Yup! forward clutchs melted together, pull the dipstick the smell should make you gag!
Its from having the crap beat out of it! payup


----------



## bow2no1 (Oct 6, 2008)

oh well, i was hoping fro a easy fix. 
the truck is going to be for parts either way.
i was just hoping to have a spare transmission, maybe i'll pull it and have it rebuilt?


----------



## BlizzardBeater (Aug 29, 2010)

Ya, should be a good candidate for a rebuild. Just make sure that you get that tranny, lines, valve body, and pump flushed VERY good. I would just replace the torque converter.


----------



## bow2no1 (Oct 6, 2008)

BlizzardBeater;1387847 said:


> Ya, should be a good candidate for a rebuild. Just make sure that you get that tranny, lines, valve body, and pump flushed VERY good. I would just replace the torque converter.


yeah, i think i might have it rebuilt for the truck i drive.
my truck has 166,000 miles. inevitably it's going to go.

a friend of mine rebuilds tranny's...i talked to him a while ago he said he would cut me a really good deal. i also have a deep aluminum pan i have been saving for when i put a new trans in.


----------



## Philbilly2 (Aug 25, 2007)

nothin to be worried about plan on spending around $1500 to have a trans shop do the work.
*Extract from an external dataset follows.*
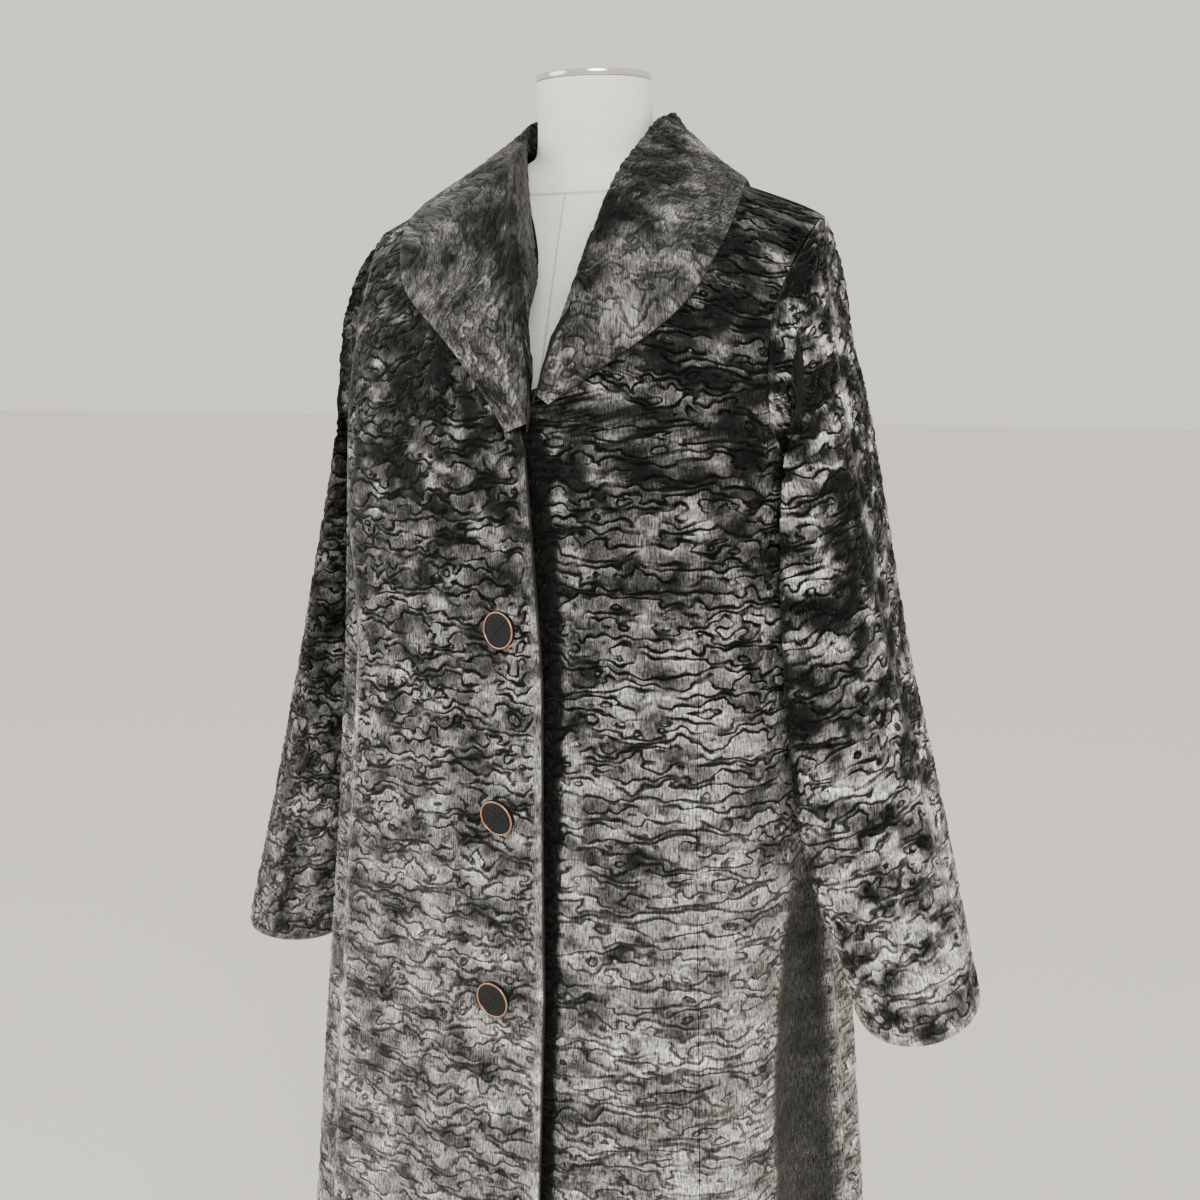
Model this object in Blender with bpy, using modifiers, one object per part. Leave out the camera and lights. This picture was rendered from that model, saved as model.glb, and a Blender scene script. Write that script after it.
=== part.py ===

Very typical for those 4L80's


----------



## bow2no1 (Oct 6, 2008)

Philbilly2;1390893 said:


> nothin to be worried about plan on spending around $1500 to have a trans shop do the work.
> 
> Very typical for those 4L80's


umm no....


----------



## Philbilly2 (Aug 25, 2007)

bow2no1;1391644 said:


> umm no....


gunna do it yourself?


----------



## bow2no1 (Oct 6, 2008)

Philbilly2;1391774 said:


> gunna do it yourself?


i have a friend that helps me out, he has all the tools.
i wouldn't mind trying it, but i don't have the right tools. i have rebuilt several engines. all still running! must have done somthing right. lol


----------



## the new boss 92 (Nov 29, 2008)

bow2no1;1391644 said:


> umm no....


lol for a minuet i thought i was logged into a different account, cause i say that alot. i would judt get it rebuilt and have some hd stuff installed.


----------



## theholycow (Nov 29, 2002)

Have you considered slapping in a junkyard transmission? Then it's a small, inexpensive job (relatively) and you end up with a whole truck worth driving.


----------



## bow2no1 (Oct 6, 2008)

it's not worth it.
it's worth more as a parts truck to me then worth driving.

my truck i'm driving had 166,000 miles. i use it for plowing and sanding also hauling my 20' trailer.
i paid 650 for the truck with the bad trans. the parts it offers will keep my truck on the road for a long time to come. also the body is all dented up passengers side door is messed up. 

on top of that i just bought a 97 2500 dodge dam. thats worth fixing. i rather put the money in to that....even though it is a Dodge.... i bought it right. thats the only reason i have it.


----------